Weddig and his organization welcome the current, extensive review, even though the National Academy of Sciences' findings may actually intensify concerns about contaminated seafood supplies. Just such a scenario occurred early last year when the science panel reviewed the poultry industry's practices. At the time, the academy estimated that 35-37% of all uncooked chicken contains salmonella, a potentially fatal bacteria. News accounts of the study generated a great deal of negative publicity for the poultry producers and hurt sales.

Weddig said it wasn't likely that the review of seafood would arrive at a similar conclusion.

"Seafood is not risk-free, nor are any foods. It's just the degree of risks involved," he said, indicating that the problems associated with poultry, beef and pork were different than those associated with seafood.
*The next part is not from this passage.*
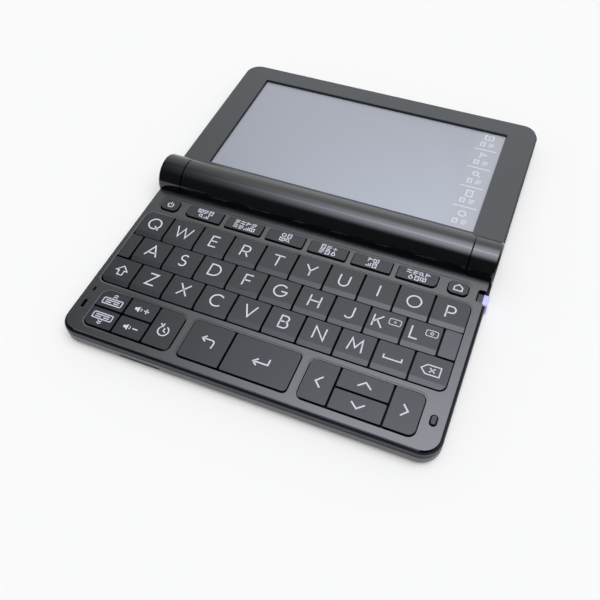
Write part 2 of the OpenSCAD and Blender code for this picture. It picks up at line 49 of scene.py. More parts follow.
# Places on the CAD nodes, in mm.
DECK_TOP = 9.5  # face of the deck
GROOVE_Z = 6.2  # groove round the case, under its black band
BARREL_END = 63.5  # seam between the barrel and a knuckle, from the middle
BARREL_R = 9.1  # radius of the barrel
BEYOND = 200  # past every edge of the dictionary


def srgb(code):
    """Linear colour of an sRGB hex code: each channel through the standard sRGB curve."""
    channels = np.array([int(code[i:i + 2], 16) for i in (1, 3, 5)]) / 255
    linear = np.where(channels <= 0.04045, channels / 12.92, ((channels + 0.055) / 1.055) ** 2.4)
    return tuple(float(value) for value in linear)


# -------- settings


def colour_property(name, description, code):
    """A colour setting whose default is an sRGB hex code."""
    return bpy.props.FloatVectorProperty(
        name=name, description=description, subtype="COLOR", size=3, min=0, max=1, default=srgb(code))


def length_property(name, description, millimetres):
    """A length setting, in metres, whose default is given in millimetres."""
    return bpy.props.FloatProperty(
        name=name, description=description, subtype="DISTANCE", unit="LENGTH", precision=5,
        default=millimetres * MM)


class FinishSettings(bpy.types.PropertyGroup):
    """Colours of the finishes"""
    deck: colour_property("Deck", "Satin paint of the keyboard deck", "#585859")
    case: colour_property("Case", "Moulded lower case", "#5b5c5f")
    key: colour_property("Keys", "Moulded key caps", "#1a1c1f")
    barrel: colour_property("Barrel", "High gloss barrel and lid back", "#0c0d0f")
    bezel: colour_property("Bezel", "Frame round the screen", "#303234")
    screen: colour_property("Screen", "Liquid crystal panel that is switched off", "#9da0a7")
    ink: colour_property("Legend ink", "Print on the key caps", "#cfd1d6")
    stylus: colour_property("Stylus", "End of the pen", "#c8c8f5")


class LegendSettings(bpy.types.PropertyGroup):
    """Sizes of the print on the keys"""
    cap_height: length_property("Letter height", "Height of a capital letter on a key", 5.45)
    letter_stroke: length_property("Letter stroke", "Width of the strokes of a letter", 0.6)
    symbol_stroke: length_property("Symbol stroke", "Width of the strokes of a symbol of weight 1", 0.5)
    fine_stroke: length_property("Fine stroke", "Width of the strokes of the smallest marks", 0.3)
    rear_shift: length_property("Rear shift", "How far a letter stands behind the middle of its key", 0.65)
    ink_height: length_property("Ink height", "How far the print stands above the cap", 0.025)


class ScreenSettings(bpy.types.PropertyGroup):
    """Layout of the strip printed beside the picture"""
    strip_x: length_property("Strip middle", "Middle of the printed strip, from the middle of the lid", 54.0)
    strip_w: length_property("Separator width", "Length of a separator in the printed strip", 10.2)
    cells: bpy.props.IntProperty(
        name="Strip cells", description="Cells in the printed strip", default=5, min=1, max=5)


class StageSettings(bpy.types.PropertyGroup):
    """Camera, light and floor"""
    camera_place: bpy.props.FloatVectorProperty(
        name="Camera place", description="Where the camera stands", subtype="TRANSLATION", unit="LENGTH",
        default=(0.07299, -0.19253, 0.22318))
    camera_turn: bpy.props.FloatVectorProperty(
        name="Camera turn", description="How the camera is turned", subtype="EULER", unit="ROTATION",
        default=(0.647978, 0.022258, 0.387057))
    lens: bpy.props.FloatProperty(
        name="Lens", description="Focal length in millimetres", unit="CAMERA", default=41.68)
    overhead: bpy.props.FloatProperty(
        name="Light overhead", description="Strength of the soft ceiling light", default=5.7, min=0)
    behind: bpy.props.FloatProperty(
        name="Light behind", description="Strength of the pale wall behind the dictionary", default=1.25,
        min=0)
    before: bpy.props.FloatProperty(
        name="Light in front", description="Strength of the dim room in front of it", default=0.05, min=0)
    above: bpy.props.FloatProperty(
        name="Light on matt surfaces", description="Strength of the soft light above the front right",
        default=4.1, min=0)
    around: bpy.props.FloatProperty(
        name="Light from all sides", description="Strength of the even light round everything", default=0.35,
        min=0)
    floor: colour_property("Floor", "White paper under the dictionary", "#f0ede4")


# -------- materials

# The Mix node has inputs for each kind of data. These are its colour sockets.
MIX_BASE, MIX_OVER, MIX_RESULT = 6, 7, 2


def add_node(tree, kind, values=None, links=None, **settings):
    """Adds a node, sets its properties and input values, and links sockets into its inputs."""
    made = tree.nodes.new(kind)
    for name, value in settings.items():
        setattr(made, name, value)
    for name, value in (values or {}).items():
        made.inputs[name].default_value = value
    for name, source in (links or {}).items():
        tree.links.new(source, made.inputs[name])
    return made


def start_material(name, colour, **values):
    """A material with one Principled shader. Even values go on the shader's own sockets, and so does the
    plain value of one that a pattern varies, for a viewer that reads no patterns.
    Returns the material, its tree, the shader and the object coordinates."""
    material = bpy.data.materials.new(name)
    material.use_nodes = True
    tree = material.node_tree
    tree.nodes.clear()
    sockets = {"Base Color": (*colour, 1.0)}
    sockets.update({key.replace("_", " "): value for key, value in values.items()})
    shader = add_node(tree, "ShaderNodeBsdfPrincipled", sockets)
    add_node(tree, "ShaderNodeOutputMaterial", links={"Surface": shader.outputs["BSDF"]})
    place = add_node(tree, "ShaderNodeTexCoord").outputs["Object"]
    return material, tree, shader, place


def wire(tree, shader, **sockets):
    """Links a pattern's sockets into the shader's own."""
    for name, source in sockets.items():
        tree.links.new(source, shader.inputs[name.replace("_", " ")])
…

Certainly, those fish caught far offshore are likely free of harmful chemicals. But one persistent criticism of the domestic industry is that fish continue to be harvested from waters contaminated as a result of industrial pollution or sewage dumping.

Clean Environments Stressed

"We do need a system with greater emphasis on clean environments and with greater restriction on where fish are harvested," he said.

Another potential image problem for the domestic industry is the status of imported fishery products, more than two-thirds of the total consumed in this country. Imported foods have been singled out by Food and Drug Administration personnel as an increasing source of food-borne bacteria. Surveillance of foreign shipments is being intensified.

Weddig endorsed such efforts, stating, "The international supplies of seafood? Well, some are good and some are not so good."

Lawry's Turns 50--One of the most familiar names in the Southern California food scene is celebrating a 50th anniversary this year. At a luncheon last week, Lawry's Foods Inc. & Lawry's Restaurants Inc. announced a series of events to commemorate half a century in both the dining and food product business.

In June, 1938, the Frank family opened its first restaurant, Lawry's The Prime Rib on La Cienega Boulevard. The firm expanded during the intervening years, opening four additional dinner houses.